According to Dave Hungerman, the answer is: "The A's are here to stay. We're going nowhere."

Dave Hungerman said not only will the team be back next year (it's affiliated with the McCandless Athletic Association), but that he intends to be back to manage it. The Athletics play their home games at North Allegheny High School.

The Allegheny Athletics are in their fifth year of competition. This is their fourth year as a member of the Tri-State Collegiate League.

The league consists of seven Ohio teams (three from Cleveland, two from Toledo and one each from Canton and Youngstown) and two Pittsburgh clubs -- the Athletics and the Pittsburgh Pandas, who play their home games at La Roche College.

The goal of the Athletics and the Pandas is to give area college baseball players a quality summer league in which to play where you can still stay home for the summer. Unlike some summer college leagues, it is not just geared for NCAA Division I players. Both the Atrhletics' and Pandas' rosters are dotted with Division I, II and III players.

Five of the Ohio opponents are close enough that Athletics and Pandas players return home after games. Games in Toledo (a five-hour trip) require overnight accommodations.

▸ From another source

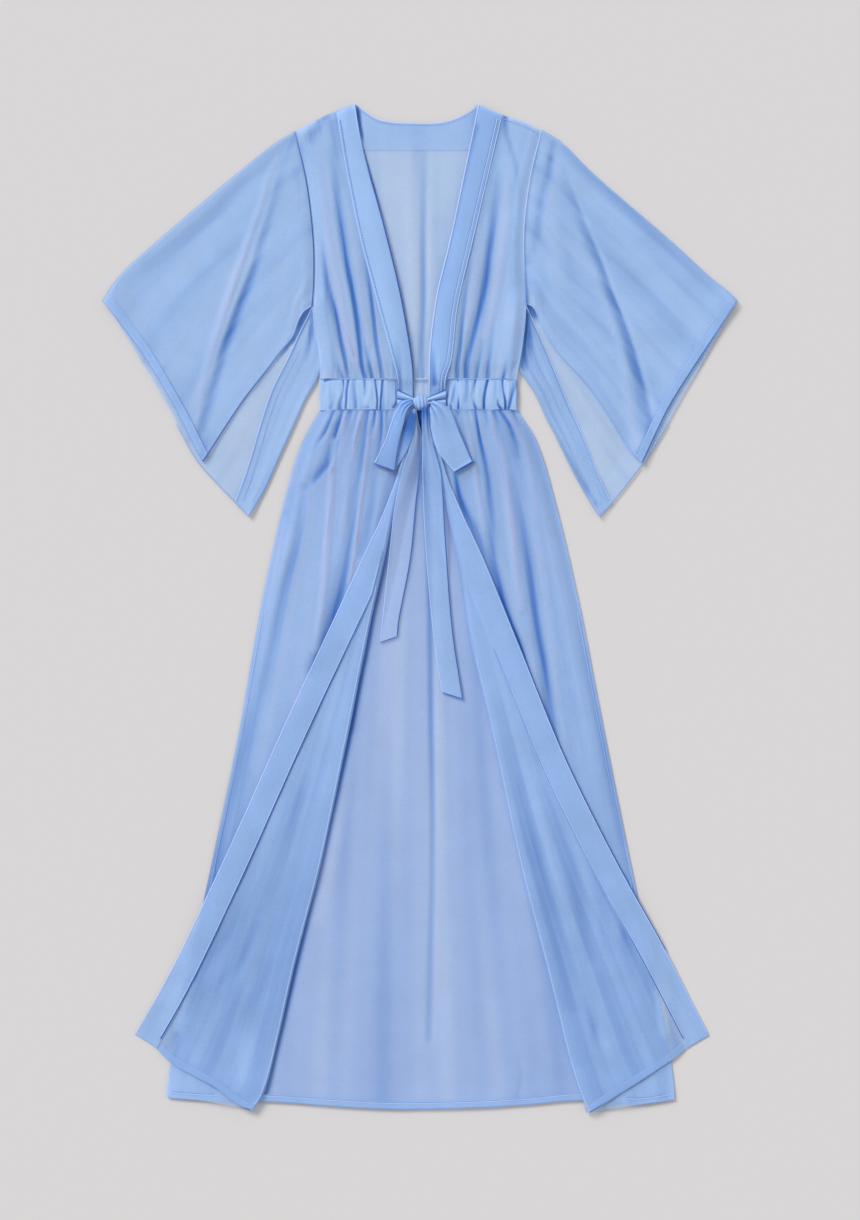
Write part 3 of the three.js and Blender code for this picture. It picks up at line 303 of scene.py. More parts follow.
                   (178, -78), (182, -110), (186, -142), (191, -171), (195, -206)], left=14.3, right=10.4,
             cloth=(0.15, 0.55, 0.75, 0.8, 0.85, 0.8, 0.75), taper=(0.8, 1, 1, 1.1)),
        dict(line=[(54, 284), (53, 258)], left=6.5, right=6.5, cloth=(0.7, 0.1, 0.05)),
        dict(line=[(66, 289), (72, 258), (76, 229)], left=6.5, right=6.5, cloth=(0.4, 0.2, 0.05)),
        # Painted shadow of the right loop and of the band's free edge
        dict(line=[(51, 194), (56, 162), (66, 138), (76, 116), (91, 80), (107, 44)], left=10.4, right=11.7,
             cloth=(0.7, 0.95, 0.85, 0.6, 0.2), taper=(0.7, 1, 1)),
        dict(line=[(105, 261), (118, 223), (125, 175), (131, 120), (137, 59), (146, 0)], left=11.7,
             right=11.7, cloth=(-0.5, -0.9, -0.9, -0.6)),
        dict(line=[(66, 284), (72, 244), (79, 200), (85, 157), (92, 113)], left=7.8, right=6.5,
             cloth=(-0.5, -0.9, -0.8, -0.4)),
        dict(line=[(143, 273), (153, 229), (160, 178), (169, 113), (181, 41), (191, -46), (202, -133)],
             left=11.7, right=11.7, cloth=(-0.2, -0.5, -0.5, -0.4, -0.2)),
        dict(line=[(239, -46), (260, -141), (279, -235), (299, -329)], left=20.8, right=5.2,
             cloth=(0.1, 0.3, 0.25)),
    ],
    "skirt_back": [
        # Painted shade in the hollow under the knot, between the tails
        dict(line=[(-4, 290), (-3, 273), (1, 252)], left=9.1, right=9.1, cloth=(1.5, 1.5, 0.9),
             taper=(1, 1, 0.5)),
        dict(line=[(7, 289), (9, 186), (12, 70), (14, -46), (15, -162), (17, -278), (17, -394), (14, -510),
                   (11, -626)], left=7.8, right=7.8, cloth=(0.45, 0.6, 0.25), taper=(0.9, 1, 1)),
        dict(line=[(24, 70), (28, -133), (30, -351)], left=11.7, right=11.7, cloth=(-0.1, -0.25, -0.1)),
        # Painted shadow of the left flap's raised fold on the back
        dict(line=[(-36, 188), (-43, 128), (-53, 70), (-69, -3), (-79, -61), (-92, -122), (-109, -209),
                   (-124, -276), (-140, -344), (-159, -423), (-175, -492), (-194, -571), (-211, -644),
                   (-228, -716)], left=3.9, right=9.1, cloth=(0.8, 0.95, 0.85), taper=(0.9, 1, 1)),
        dict(line=[(-99, -191), (-123, -322), (-149, -452)], left=18.2, right=18.2,
             cloth=(-0.15, -0.3, -0.15)),
        dict(line=[(140, -641), (144, -684), (138, -713)], left=6.5, right=6.5, cloth=(0.02, 0.12, 0.15)),
    ],
    "bodice_back": [
        dict(line=[(5, 657), (5, 606), (4, 534), (4, 447), (2, 381), (2, 334)], left=10.4, right=7.8,
             cloth=(0.1, 0.55, 0.6), taper=(1, 1, 0.9)),
        dict(line=[(14, 606), (14, 505), (12, 403)], left=7.8, right=7.8, cloth=(-0.1, -0.35, -0.2)),
        dict(line=[(-18, 664), (-15, 592), (-12, 505), (-11, 403)], left=18.2, right=15.6,
             cloth=(-0.05, -0.3, -0.3)),
        dict(line=[(-4, 352), (-4, 332)], left=3.9, right=3.9, cloth=(0.1, 0.25, 0.3)),
        # Painted shadow of the left front's raised edge on the back
        dict(line=[(-86, 676), (-53, 555), (-28, 452), (-12, 358), (-10, 332)], left=5.2, right=2.3,
             cloth=(1, 1), taper=(1, 1)),
    ],
    "left_sleeve": [
        dict(line=[(-201, 642), (-208, 606), (-218, 570), (-230, 534), (-241, 497), (-253, 465), (-265, 435),
                   (-278, 399), (-289, 365), (-299, 331), (-308, 302), (-315, 273), (-321, 246)], left=7.8,
             right=15.6, cloth=(0.15, 0.85, 0.5), taper=(0.8, 1, 1.2)),
        dict(line=[(-205, 657), (-221, 621), (-231, 584), (-244, 548), (-256, 512), (-266, 483), (-276, 454),
                   (-289, 415), (-302, 374), (-314, 331), (-324, 290)], left=11.7, right=7.8,
             cloth=(-0.3, -0.9, -0.3), taper=(0.7, 1, 1)),
        dict(line=[(-188, 676), (-221, 641), (-262, 608), (-298, 573), (-341, 536), (-381, 502), (-418, 470)],
             left=14.3, right=18.2, cloth=(0.2, 0.5, 0.1), taper=(0.7, 1, 1)),
        dict(line=[(-181, 682), (-191, 661), (-198, 638)], left=6.5, right=7.8, cloth=(0.3, 0.3, 0.1)),
        dict(line=[(-160, 490), (-169, 464), (-181, 439), (-189, 410)], left=7.8, right=9.1,
             cloth=(-0.1, -0.6, -0.2)),
        dict(line=[(-189, 490), (-204, 432), (-230, 381), (-254, 338)], left=20.8, right=20.8,
             cloth=(-0.05, -0.15, -0.1)),
        dict(line=[(-381, 326), (-372, 342), (-360, 355)], left=6.5, right=6.5, cloth=(0.5, 0.3, 0.05)),
        dict(line=[(-320, 215), (-312, 232), (-301, 246)], left=10.4, right=10.4, cloth=(0.7, 0.4, 0.1)),
        dict(line=[(-181, 652), (-178, 621), (-170, 584)], left=9.1, right=9.1, cloth=(0.05, 0.2, 0.05)),
    ],
    "right_sleeve": [
        dict(line=[(208, 635), (217, 609), (227, 581), (240, 548), (252, 521), (263, 494), (276, 458),
                   (289, 426), (301, 393), (310, 364), (320, 325), (327, 294), (334, 265)], left=18.2,
             right=6.5, cloth=(0.1, 0.75, 0.5), taper=(0.8, 0.9, 1.4)),
        dict(line=[(254, 476), (269, 439), (282, 403), (294, 357), (302, 309), (308, 265), (314, 236)],
             left=13, right=11.7, cloth=(-0.05, -0.35, -0.3)),
        dict(line=[(192, 671), (189, 650), (186, 628), (178, 603), (173, 573), (169, 541), (163, 519),
                   (154, 500)], left=13, right=11.7, cloth=(0.4, 0.35, 0.2), taper=(0.7, 1, 0.7)),
        dict(line=[(188, 661), (188, 650), (186, 638)], left=9.1, right=9.1, cloth=(0.1, 0.4, 0.1)),
        dict(line=[(175, 476), (176, 450), (179, 423)], left=9.1, right=10.4, cloth=(0.05, 0.15, 0.05)),
        dict(line=[(160, 664), (159, 613), (162, 570)], left=10.4, right=10.4, cloth=(-0.05, -0.25, -0.05)),
        dict(line=[(211, 661), (253, 616), (297, 577), (340, 536), (384, 500), (423, 464)], left=18.2,
             right=18.2, cloth=(0.15, 0.3, 0.1)),
        dict(line=[(192, 621), (189, 563), (196, 505), (205, 447)], left=18.2, right=20.8,
             cloth=(-0.1, -0.3, -0.1)),
        dict(line=[(205, 570), (214, 519), (221, 461)], left=15.6, right=15.6, cloth=(0.02, 0.12, 0.02)),
        dict(line=[(456, 439), (442, 415), (428, 392)], left=11.7, right=6.5, cloth=(0.3, 0.2, 0.05)),
        dict(line=[(336, 273), (330, 244), (321, 222)], left=11.7, right=9.1, cloth=(0.2, 0.35, 0.4)),
    ],
    "neck_facing": [
        # Painted shadow beside the raised left neck edge
        dict(line=[(-95, 734), (-91, 721), (-89, 709), (-87, 697), (-85, 687), (-83, 677)], left=7.2,
             right=7.2, cloth=(1.5, 1.5, 1.4, 1.2, 1.3, 0.7), taper=(0.8, 1, 0.8, 0.6, 0.7, 0.4)),
        dict(line=[(86, 726), (79, 708), (72, 689)], left=15.6, right=7.8, cloth=(0.4, 0.3, 0.05)),
        dict(line=[(-51, 696), (-8, 692), (43, 696)], left=18.2, right=18.2, cloth=(0.08, 0.14, 0.08)),
    ],
    "band_left": [
        dict(line=[(-34, 381), (-31, 360), (-30, 334), (-30, 309)], left=11.7, right=6.5,
             cloth=(0.1, 0.4, 0.5), taper=(1, 1, 0.8)),
        dict(line=[(-102, 719), (-99, 696)], left=13, right=13, cloth=(0.12, 0.1)),
        dict(line=[(-79, 693), (-51, 570), (-27, 461)], left=13, right=13, cloth=(-0.1, -0.12, -0.05)),
    ],
    "band_right": [
        dict(line=[(17, 374), (18, 351), (20, 325)], left=7.8, right=6.5, cloth=(0.1, 0.4, 0.5)),
        dict(line=[(78, 696), (69, 661), (59, 618), (47, 567), (38, 519), (28, 461)], left=10.4, right=11.7,
             cloth=(0.4, 0.3, 0.05)),
    ],
    "left_sleeve_under": [
        # Painted shade in the armpit, beside the bodice's flank
        dict(line=[(-157, 439), (-166, 425), (-176, 406), (-185, 389)], left=15.6, right=14.3,
             cloth=(1.2, 1.1, 0.6), taper=(0.8, 1, 0.7)),
        dict(line=[(-186, 393), (-195, 377), (-207, 362)], left=6.5, right=7.8, cloth=(0.9, 0.8, 0.2)),
        dict(line=[(-247, 302), (-269, 244)], left=26, right=26, cloth=(-0.2, -0.2)),
    ],
    "left_sleeve_strip": [
        # Painted shade on the strip beside the bodice's flank
        dict(line=[(-157, 434), (-158, 410), (-160, 386), (-166, 360)], left=7.8, right=6.5,
             cloth=(0.6, 0.9, 0.2), taper=(0.6, 1, 1)),
        dict(line=[(-156, 435), (-170, 407), (-182, 381)], left=3.9, right=5.2, cloth=(-0.7, -0.5, -0.1)),
        dict(line=[(-163, 429), (-173, 403), (-183, 374)], left=5.2, right=5.2, cloth=(0.6, 0.4, 0.1)),
        dict(line=[(-149, 342), (-175, 284), (-204, 226), (-230, 171), (-244, 139)], left=5.2, right=11.7,
             cloth=(0.5, 0.35, 0.5), taper=(1, 1, 1.3)),
    ],
    "right_sleeve_under": [
        # Painted shade in the armpit, beside the bodice's flank
        dict(line=[(155, 438), (161, 430), (169, 416)], left=9.1, right=9.1, cloth=(1.5, 1.5, 0.3),
             taper=(0.8, 1, 1)),
        dict(line=[(246, 244), (260, 200)], left=26, right=26, cloth=(-0.15, -0.15)),
    ],
    "right_sleeve_strip": [
        # Painted shade on the strip beside the bodice's flank
        dict(line=[(154, 435), (154, 410), (152, 381), (147, 351)], left=7.8, right=18.2,
             cloth=(0.7, 0.9, 0.6), taper=(0.6, 1, 0.9)),
        dict(line=[(160, 374), (181, 302), (210, 229), (239, 171)], left=18.2, right=13,
             cloth=(0.1, 0.1, 0.2)),
        dict(line=[(150, 334), (181, 273), (217, 212), (254, 151)], left=7.8, right=6.5,
             cloth=(0.25, 0.2, 0.3)),
    ],
    "left_flap": [
        dict(line=[(-331, -547), (-341, -576), (-350, -608)], left=11.7, right=11.7,
             cloth=(-0.3, -0.8, -0.4)),
        dict(line=[(-143, -206), (-163, -264), (-182, -322), (-196, -365)], left=18.2, right=18.2,
             cloth=(0.05, 0.25, 0.05)),
        dict(line=[(-170, -249), (-181, -286), (-195, -329)], left=11.7, right=11.7, cloth=(0.05, 0.2, 0.05)),
        dict(line=[(-257, -431), (-272, -460), (-291, -493), (-308, -518)], left=13, right=11.7,
             cloth=(0.05, 0.25, 0.05)),
        dict(line=[(-237, -460), (-250, -489), (-269, -522), (-299, -554), (-320, -566)], left=14.3,
             right=11.7, cloth=(0.05, 0.2, 0.05)),
        dict(line=[(-215, -518), (-230, -547), (-250, -583), (-269, -615)], left=14.3, right=14.3,
             cloth=(0.05, 0.18, 0.05)),
        dict(line=[(-201, -249), (-215, -322), (-230, -380), (-247, -431)], left=18.2, right=18.2,
             cloth=(-0.05, -0.2, -0.05)),
        dict(line=[(-218, -423), (-240, -496), (-269, -561), (-298, -597)], left=11.7, right=11.7,
             cloth=(-0.05, -0.25, -0.05)),
        dict(line=[(-266, -409), (-283, -445), (-302, -481)], left=10.4, right=10.4,
             cloth=(-0.02, -0.15, -0.02)),
        dict(line=[(-244, -612), (-253, -655), (-256, -699)], left=18.2, right=18.2,
             cloth=(-0.05, -0.3, -0.1)),
        dict(line=[(-314, -423), (-334, -525), (-352, -612), (-360, -658)], left=9.1, right=9.1,
             cloth=(0.02, 0.15, 0.1)),
    ],
    "right_flap": [
        dict(line=[(340, -539), (349, -580), (353, -615)], left=11.7, right=11.7, cloth=(-0.3, -0.8, -0.4)),
        dict(line=[(115, -148), (133, -220), (150, -293), (167, -358), (186, -431), (202, -503), (217, -576)],
             left=20.8, right=20.8, cloth=(0.1, 0.35, 0.1)),
        dict(line=[(181, -264), (202, -329), (221, -387), (234, -445), (243, -510)], left=16.9, right=16.9,
             cloth=(0.1, 0.3, 0.1)),
        dict(line=[(156, -220), (181, -322), (202, -409), (217, -481)], left=13, right=13,
             cloth=(-0.02, -0.2, -0.05)),
        dict(line=[(239, -351), (260, -423), (275, -496)], left=15.6, right=15.6, cloth=(0.02, 0.15, 0.02)),
        dict(line=[(326, -431), (340, -510), (350, -597)], left=11.7, right=11.7, cloth=(0.05, 0.25, 0.1)),
        dict(line=[(246, -583), (256, -634)], left=10.4, right=10.4, cloth=(0.1, 0.3, 0.1)),
        dict(line=[(260, -612), (278, -655)], left=13, right=13, cloth=(-0.05, -0.3, -0.1)),
        dict(line=[(301, -423), (297, -481), (307, -532)], left=15.6, right=15.6, cloth=(0.1, 0.25, 0.05)),
    ],
}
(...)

So far, not having Josh Hungerman, a mainstay on the club the past three seasons, hasn't been a problem for the Athletics from a win-loss standpoint. The A's had a winning record last year and own a winning mark this season, including a 3-0 mark in their first three games against the Pandas.

The first-place finisher in the Tri-State Collegiate League during the regular season receives an automatic berth to the 16-team National Amateur Baseball Federation Summer Collegiate World Series in Toledo.

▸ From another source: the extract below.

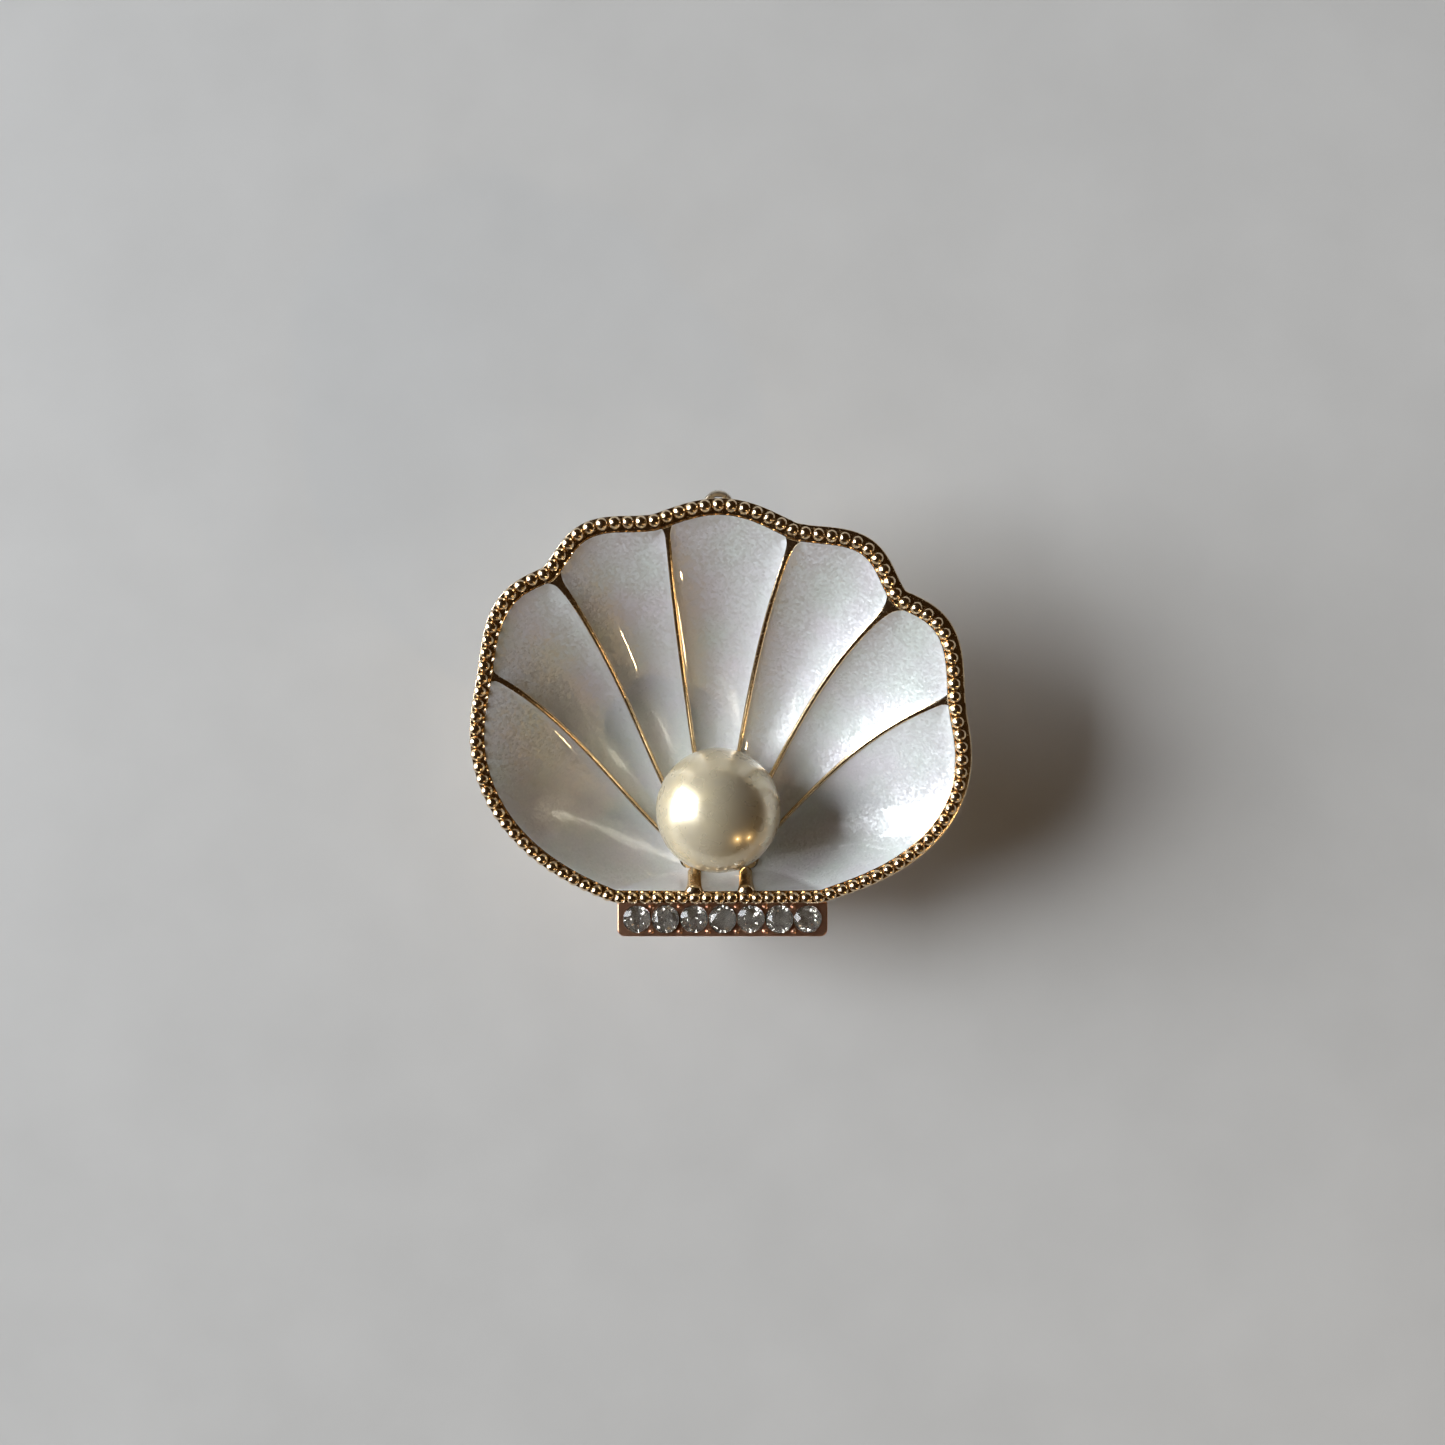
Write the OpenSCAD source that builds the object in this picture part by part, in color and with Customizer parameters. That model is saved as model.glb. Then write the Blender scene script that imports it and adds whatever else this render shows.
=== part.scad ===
// Hair clip: an enamelled scallop-shell dish with a pearl and a bar of round stones, fixed to the
// upper jaw of a sprung clip. It lies on the flat lower jaw, with the origin in the middle of that
// jaw's underside. +X is to the right, +Y points to the crown of the shell, +Z is up. Millimetres.

/* [Shell] */
// Width of the shell across its two widest lobes
shell_w = 47; // [45:0.5:49]
// Tilt of the rim, crown raised
rim_tilt = 13; // [11:0.5:14]
// Height of the rim plane above the table, below the shell's middle
rim_z = 17.4; // [17.2:0.1:18.5]
// Depth of the dish below the rim plane
dish_depth = 7.65; // [7:0.05:7.8]
// Thickness of the metal wall under the enamel
wall = 1.1; // [0.9:0.1:1.3]
// Height of the outer edge of the rim
rim_edge_h = 1.2; // [1:0.1:1.4]
// Width of the flat rim at the bar
rim_w_min = 1.2; // [1.2:0.05:1.4]
// Extra width of the flat rim at the crown
rim_w_extra = 0.35; // [0:0.05:0.5]
// Extra width of the flat rim on the right
rim_w_right = 0.3; // [0.25:0.05:0.5]
// Width of a rib
rib_w = 0.42; // [0.34:0.02:0.5]
// Height of the ribs above the enamel
rib_h = 0.15; // [0.1:0.01:0.25]

/* [Enamel] */
// Thickness of the enamel
enamel_t = 0.5; // [0.4:0.05:0.6]
// Depth of the hollow along the middle of each lobe
flute = 0.45; // [0.1:0.05:0.5]

/* [Trim] */
// Diameter of a rim bead
bead_d = 1.14; // [1:0.02:1.16]
// Distance between rim beads
bead_pitch = 1.19; // [1.17:0.01:1.3]
// Diameter of the pearl
pearl_d = 12; // [11:0.1:12.2]
// Diameter of a stone
stone_d = 2.7; // [2.5:0.05:2.72]
// Distance between stones
stone_pitch = 2.76; // [2.74:0.01:2.85]
// Length of the stone bar
bar_l = 20.4; // [20:0.1:21]
// Width of the stone bar
bar_w = 3.35; // [3.2:0.05:3.6]
// Thickness of the stone bar
bar_t = 2.3; // [2.2:0.1:2.6]

/* [Clip] */
// Width of the upper jaw
clip_w = 8.6; // [8.2:0.1:9.4]
// Thickness of the jaw strip
strip_t = 0.75; // [0.6:0.05:0.8]
// Slope of the lever
lever_slope = 22; // [20:1:25]
// Distance from the origin to the lever's tip
lever_reach = 22.2; // [20:0.1:23]
// Diameter of the hinge pin
pin_d = 1.5; // [1.2:0.1:1.6]
// Diameter of the spring's wire
wire_d = 0.6; // [0.4:0.05:0.65]
// Turns of the spring
coils = 5; // [3:1:6]

/* [Hidden] */
$fn = 48;

gold = "#c9a06a";
red_gold = "#b07a48";
pearl_white = "#e6e1e0";
cream = "#efe6cf";
steel = "#b9b1a3";

// ---- Outline of the shell -------------------------------------------------------------------
// Directions are clockwise from +Y as seen from above, radii are for the nominal width.
scale_w = shell_w / 47;
corner_dir = 150;
corner_r = 20.1;
notch_dir = [-81, -48.5, -17.5, 21.5, 55, 87];
notch_r = [22.9, 21.4, 19.8, 19.5, 21.1, 23.3];
crown_h = [1.5, 1.25, 1.2, 0.65, 1.4, 1.5, 2.3];
crown_skew = [0.75, 0.75, 1.15, 1, 1.15, 0.75, 0.75];
edge_dir = concat([-corner_dir], notch_dir, [corner_dir]);
edge_r = concat([corner_r], notch_r, [corner_r]);
bottom_y = corner_r * cos(corner_dir) * scale_w;

function lobe_at(a, k = 0) = k == 6 || a < edge_dir[k + 1] ? k : lobe_at(a, k + 1);
function wrap(a) = a > 180 ? a - 360 : a < -180 ? a + 360 : a;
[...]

Josh Hungerman, a North Allegheny grad who was a senior at Cleveland State this past spring, was selected by the Rockies after compiling a 5-6 pitching mark with a 4.60 ERA. He topped the seven-team Horizon League in strikeouts with 91 in 88 innings.

Hungerman gained first-team, all-league honors as a designated hitter after batting .345 (67 for 194) and leading Cleveland State (21-31, 12-13 in league) in home runs (11), RBIs (50), hits and runs (41).

Even without his son around, Dave Hungerman said he is excited about the future of the Tri-State Collegiate League, which is considering expanding to as many as 12 teams next season.